Встреча пришлась на 1 марта, и актриса преподносит Елизавете букетик фиалок, который, по ее словам, приносит счастье, так необходимое в этот день. В знак благодарности Елизавета и Валерия едут к первому акту «Владельца хижины» Онетса и подмигивают из ложи прекрасной Клаире. Но в основном Елизавета избегает современных и комических постановок, таких как «Пожиратель фиалок», в которой госпожа Шратт особенно нравится императору. Елизавета отдает предпочтение «Эдипу в Колоне» Софокла.
Этой весной Елизавета выбирает целью своего путешествия Геркулесбад, о котором она слышала самые восторженные высказывания. Там императрица совершает многочасовые прогулки с Шаролтой Майлат. Дамы вместе путешествуют до румынской границы, обедают в лесу, вместе пьют на ночь молоко, которое им приносит словно сошедший с картины румынский юноша. Елизавета мечтает и допоздна, а иногда и ночью пишет стихи при свете луны, но потом возвращается к обычному образу жизни и ночами спокойно спит у открытого окна.[413]

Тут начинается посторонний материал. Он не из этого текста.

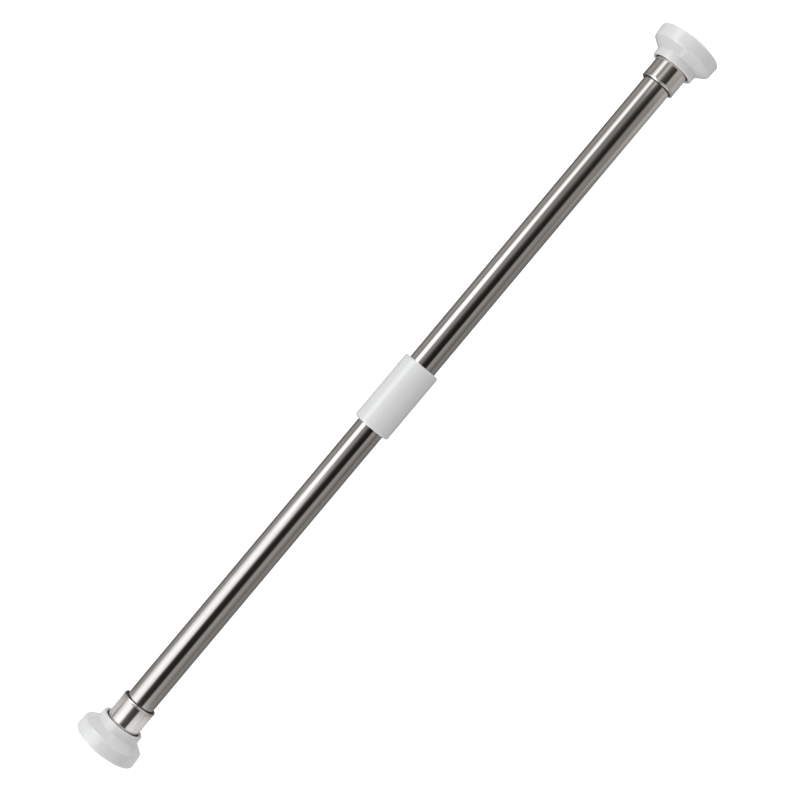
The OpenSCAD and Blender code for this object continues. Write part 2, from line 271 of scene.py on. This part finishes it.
class Net:
    """Short names for building a node tree."""

    def __init__(self, tree):
        self.tree = tree
        tree.nodes.clear()

    def add(self, kind, **settings):
        node = self.tree.nodes.new(kind)
        for key, value in settings.items():
            setattr(node, key, value)
        return node

    def link(self, value, socket):
        if isinstance(value, bpy.types.NodeSocket):
            self.tree.links.new(value, socket)
        else:
            socket.default_value = value

    def math(self, operation, a, b=0.0):
        node = self.add("ShaderNodeMath", operation=operation)
        self.link(a, node.inputs[0])
        self.link(b, node.inputs[1])
        return node.outputs[0]

    def ramp(self, value, low, high, to_low=0.0, to_high=1.0):
        node = self.add("ShaderNodeMapRange", interpolation_type="SMOOTHSTEP")
        for given, socket in zip((value, low, high, to_low, to_high), node.inputs):
            self.link(given, socket)
        return node.outputs[0]

    def mix(self, share, a, b):
        node = self.add("ShaderNodeMix", data_type="FLOAT")
        for given, i in ((share, 0), (a, 2), (b, 3)):
            self.link(given, node.inputs[i])
        return node.outputs[0]

    def colour_mix(self, share, a, b):
        node = self.add("ShaderNodeMix", data_type="RGBA")
        for given, i in ((share, 0), (a, 6), (b, 7)):
            self.link(given, node.inputs[i])
        return node.outputs[2]

    def place(self, stretch=(1, 1, 1)):
        """The point on the piece, in metres, with each axis stretched."""
        where = self.add("ShaderNodeTexCoord").outputs["Object"]
        node = self.add("ShaderNodeMapping")
        self.link(where, node.inputs["Vector"])
        node.inputs["Scale"].default_value = stretch
        return node.outputs["Vector"]

    def noise(self, where, scale, detail=2.0, rough=0.5):
        node = self.add("ShaderNodeTexNoise")
        self.link(where, node.inputs["Vector"])
        node.inputs["Scale"].default_value = scale
        node.inputs["Detail"].default_value = detail
        node.inputs["Roughness"].default_value = rough
        return node.outputs["Fac"]

    def bump(self, height, depth, below=None):
        node = self.add("ShaderNodeBump")
        node.inputs["Strength"].default_value = 1.0
        node.inputs["Distance"].default_value = depth
        self.link(height, node.inputs["Height"])
        if below is not None:
            self.link(below, node.inputs["Normal"])
        return node.outputs["Normal"]


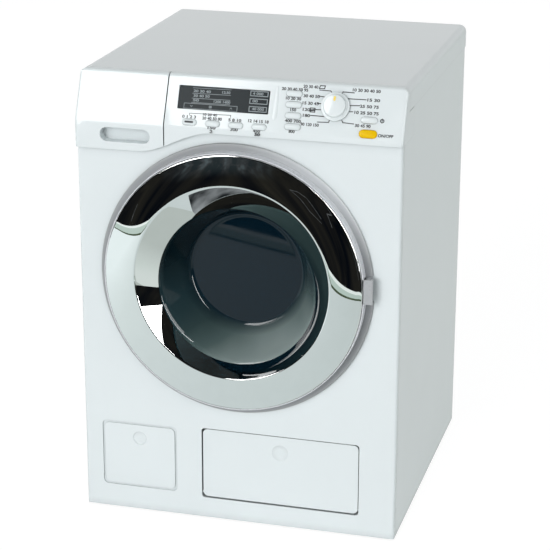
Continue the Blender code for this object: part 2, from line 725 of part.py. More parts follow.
def screw_block(across, height, finish):
    half = SCREW_BLOCK_WIDTH / 2
    wall_side = math.copysign(WALL / 2, across)
    reach = math.copysign(half, across)
    left, right = sorted((across - reach, across + reach + wall_side))
    back = y_at(COVER_DEPTH - GAP)
    return box("screw_block", (left, back - SCREW_BLOCK_LENGTH, z_at(height - half)),
               (right, back, z_at(height + half)), finish)


def screw_hole(across, height, length, finish):
    outline = circle(SCREW_RADIUS + GAP, SCREW_SIDES, across, z_at(height))
    return prism("screw_hole", outline, "Y", y_at(COVER_DEPTH - length), y_at(BODY_DEPTH + OVERRUN), finish)


def sunk_hole(across, height, face_depth, finish):
    """A screw hole through a cover, with a wide mouth for the head below the face at face_depth."""
    narrow = SCREW_RADIUS + GAP
    wide = SCREW_HEAD_RADIUS + SCREW_SINK_SPACE
    seat = y_at(face_depth - SCREW_SINK)
    rows = [(narrow, y_at(COVER_DEPTH - OVERRUN)), (narrow, seat),
            (wide, seat), (wide, y_at(face_depth + OVERRUN))]
    return turned("sunk_hole", rows, finish, SCREW_SIDES, False, across, z_at(height))


def foot_places():
    across = HALF_WIDTH - FOOT_FROM_SIDE
    return [(sign * across, y_at(depth)) for depth in (FOOT_FROM_END, BODY_DEPTH - FOOT_FROM_END)
            for sign in (-1, 1)]


def casing_outline(inset):
    """The cross-section of the casing's top, seen from the front, from the skirt's lower edge up."""
    side = OUTER_X - inset
    top = z_at(BODY_HEIGHT - inset)
    radius = TOP_EDGE - inset
    low = z_at(SEAM_LOW_HEIGHT - OVERRUN)
    right = arc((side - radius, top - radius), radius, 0.0, math.pi / 2, CORNER_STEPS)
    left = arc((radius - side, top - radius), radius, math.pi / 2, math.pi, CORNER_STEPS)
    return [(side, low)] + right + left + [(-side, low)]


def add_top_cover(finish):
    front = y_at(FASCIA_TOP_DEPTH + GAP)
    cover = prism("top_cover", casing_outline(0.0), "Y", front, y_at(BODY_DEPTH), finish)
    inner = prism("top_inner", casing_outline(WALL), "Y", front - OVERRUN, y_at(BODY_DEPTH - WALL), finish)
    edge = OUTER_X + OVERRUN
    below = box("below_skirt", (-edge, front - OVERRUN, z_at(SEAM_LOW_HEIGHT - OVERRUN - OVERRUN)),
                (edge, y_at(BODY_DEPTH + OVERRUN), z_at(SKIRT_HEIGHT)), finish)
    return cut(cover, inner, below)


def wedge_top_arc(inset):
    """The round top edge of the fascia, as y and z points from the slanted face to the flat top."""
    rise = BODY_HEIGHT - FASCIA_EDGE - CREASE_HEIGHT + FASCIA_EDGE * math.sin(SLANT_TURN)
    up = rise / math.cos(SLANT_TURN)
    centre = slant_point(up, FASCIA_EDGE)
    return arc(centre, FASCIA_EDGE - inset, math.pi - SLANT_TURN, math.pi / 2, CORNER_STEPS)


def wedge_face(low, inset):
    """The fascia's face from the side, moved inwards by inset: lower front, crease and top edge."""
    front = y_at(inset - FASCIA_PROUD)
    crease = z_at(CREASE_HEIGHT - inset * math.tan(SLANT_TURN / 2))
    return [(front, low), (front, crease)] + wedge_top_arc(inset)


def wedge_outline(low, inset):
    """The fascia's outer shape from the side, with the cheek behind it."""
    seam = y_at(FASCIA_TOP_DEPTH)
    cheek = y_at(CHEEK_DEPTH)
    step = z_at(SKIRT_HEIGHT - GAP)
    back = [(seam, z_at(BODY_HEIGHT - inset)), (seam, step), (cheek, step), (cheek, low)]
    return wedge_face(low, inset) + back


def wedge_hollow(low):
    """The space inside the fascia from the side, open at the back and below."""
    back = y_at(CHEEK_DEPTH + OVERRUN)
    return (wedge_face(low - OVERRUN, FASCIA_WALL)
            + [(back, z_at(BODY_HEIGHT - FASCIA_WALL)), (back, low - OVERRUN)])


def wedge_stations(left, right):
    """Places along the fascia and how far its face is drawn in there, round at the casing's sides."""
    turns = [math.pi / 2 * step / END_STEPS for step in range(END_STEPS + 1)]
    bends = [(FASCIA_END * (1 - math.sin(turn)), FASCIA_END * (1 - math.cos(turn))) for turn in turns]
    if left == -OUTER_X:
        return [(left + back, inset) for back, inset in reversed(bends)] + [(right, 0.0)]
    return [(left, 0.0)] + [(right - back, inset) for back, inset in bends]


def add_wedge(name, left, right, wall_left, wall_right, finish):
    """A hollow length of the fascia between two end walls, cut off below along the seam."""
    low = z_at(SEAM_LOW_HEIGHT - OVERRUN)
    loops = [[(across, along, up) for along, up in wedge_outline(low, inset)]
             for across, inset in wedge_stations(left, right)]
    wedge = loft(name, loops, finish)
    envelope = prism("envelope", casing_outline(0.0), "Y", y_at(-OVERRUN - FASCIA_PROUD),
                     y_at(CHEEK_DEPTH + OVERRUN), finish)
    trim(wedge, envelope)
    hollow = prism("hollow", wedge_hollow(low), "X", left + wall_left, right - wall_right, finish)
    edge = OUTER_X + OVERRUN
    under = seam_line(-edge, edge, 0.0) + [(edge, low - OVERRUN), (-edge, low - OVERRUN)]
    end = y_at(CHEEK_DEPTH + OVERRUN)
    below = prism("below_seam", under, "Y", y_at(-OVERRUN - FASCIA_PROUD), end, finish)
    cheek = OUTER_X - FASCIA_WALL
    inner_left = max(left - OVERRUN, -cheek)
    inner_right = min(right + OVERRUN, cheek)
    lap = (seam_line(inner_left, inner_right, PANEL_LAP + GAP)
           + [(inner_right, low - OVERRUN), (inner_left, low - OVERRUN)])
    relief = prism("lap_relief", lap, "Y", y_at(FASCIA_WALL - FASCIA_PROUD), end, finish)
    return cut(wedge, hollow, below, relief)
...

Население Геркулесбада ожидало гордую неприступную госпожу, но гостья оказалась чрезвычайно простой женщиной, чуждой роскоши, беседующей на равных с любым человеком, не только любящей природу, но и способной, как всякий другой, наслаждаться ею. Это выразилось в написанном ею на венгерском языке стихотворении:[414]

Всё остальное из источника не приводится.